Quote:Why wouldn't I be. It's nutritious and it's cheap.
Are you trying to lose weight, or just trying to eat healthily?
Quote:I wake up in the middle of the night to do No 1s. Usually twice.
That's probably because of the high water content in the lettuce and all that fruit you eat. Unless, as Mathos has stated you're a male of a certain age. If you're a toddler or a tyke as he has stated - you might still have a small bladder and so have to empty it often. If you're a senior citizen as he has stated - you very well may have an enlarged prostate pressing on your bladder.
That must be tough - to never have an uninterrupted night's sleep.
Quote:tranquil heebie-jeebies.
Tranquil heebie-jeebies - wouldn't that be an oxymoron?

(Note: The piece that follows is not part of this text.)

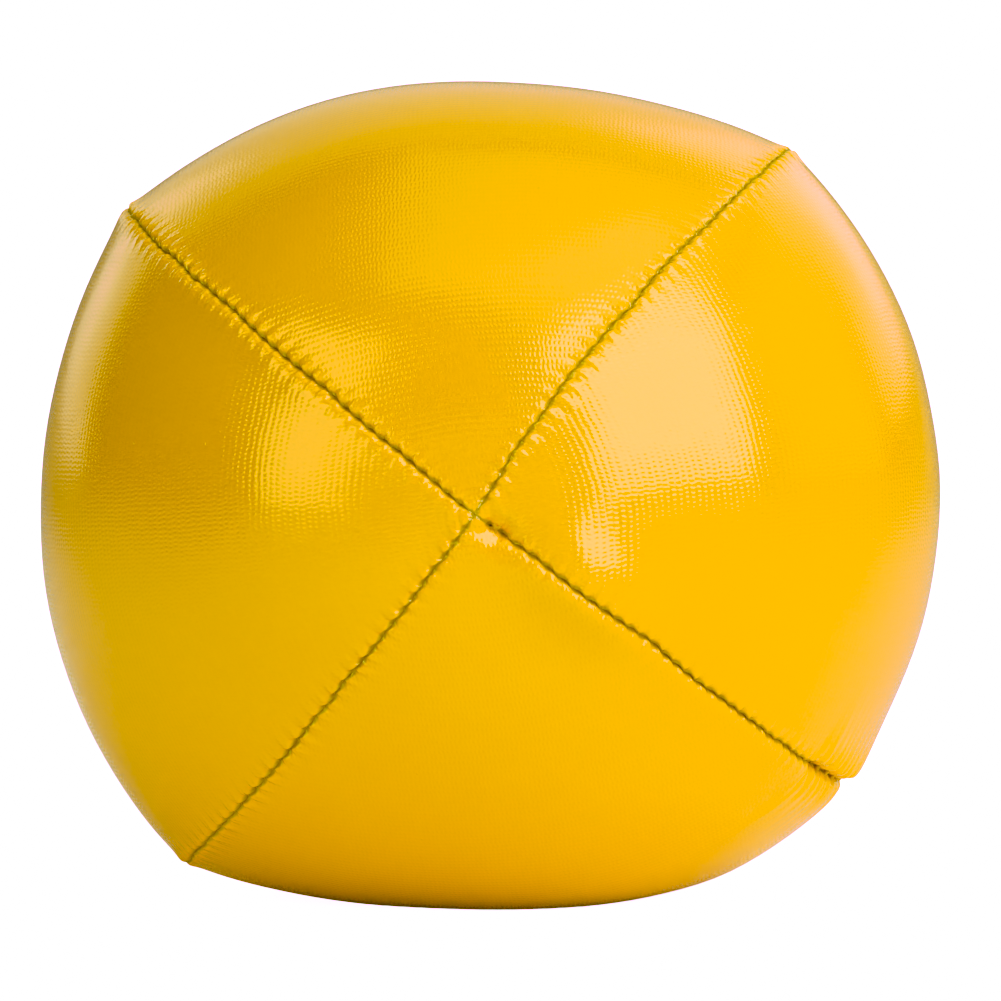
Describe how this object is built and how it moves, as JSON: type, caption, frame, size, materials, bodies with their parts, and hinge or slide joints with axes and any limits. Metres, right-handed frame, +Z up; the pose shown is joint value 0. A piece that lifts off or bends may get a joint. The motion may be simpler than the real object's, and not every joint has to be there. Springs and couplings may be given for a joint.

Quote:Has Mad Hos abandoned you? He used the word "resigned" rather pointedly I thought.

Yeah, I think "fired" would have been more accurate. Although he never really hired me. I think he was just messing around with that whole writing project thing. Because he takes every opportunity to get angry and put it off. That speaks to lack of motivation in my opinion.
I do miss his funny little stories though.
Quote:Talking about creative writing led me to Anthony Burgess's book You've Had Your Time and I found this-about James Joyce and Finnegan's Wake
"Joyce has a verbal invention exactly one hundred letters long to symbolise thunder--a thundred lettered word ,I called it.The structure appears ten times, though each time with a different lexical content. The counting printers discovered that there were one hundred and one letters in the tenth grumbling peal and wondered if there had been an initial printing error in 1939. But of course Joyce was up to his old symbolic tricks: the total number of thunder letters is one thousand and one, which relates Earwicker's dream to the Arabian Nights. "
Joyce is fascinating, but extremely hard reading and slow going (for me at least). I read
The Dubliners about twenty years ago on the advice of a friend who has since become a Joyce scholar. He's coming over here to do a symposium at the university in Bath in the summer of 2007. I've never taken one of his classes or sat in one and even audited, but his theories on some of Joyce's themes and methods are intriguing and I think I might sit in on one of his lectures when he comes. I've told him I'm going to try to read Finnegan's Wake and maybe reread Dubliners - although the only way I got through it the first time was having John there to translate and explain.
He's a Joyce fanatic - named his two sons James and Stephen.
Quote:Budding writers should remember that their books are first read by experts who have a good idea what they are doing.
I also spotted a bit of Burgess's own neat footwork.
".....fagging on, like Fra Lippo Lippi, at flesh." To symbolise drudgery.
and
"There is an all too palpable male signal of lack of desire which cannot be dissembled."
Umm Spendius - if you're feeling a lack of desire - or as if you're involved in some kind of drudgery - I guess I'd recommend new and more exciting company. I know that always works for me.
I'm sure you can arrange that.
Or it may just be iron-poor blood. How are you meeting your daily protein, iron, and calcium requirements on this fruit and lettuce diet?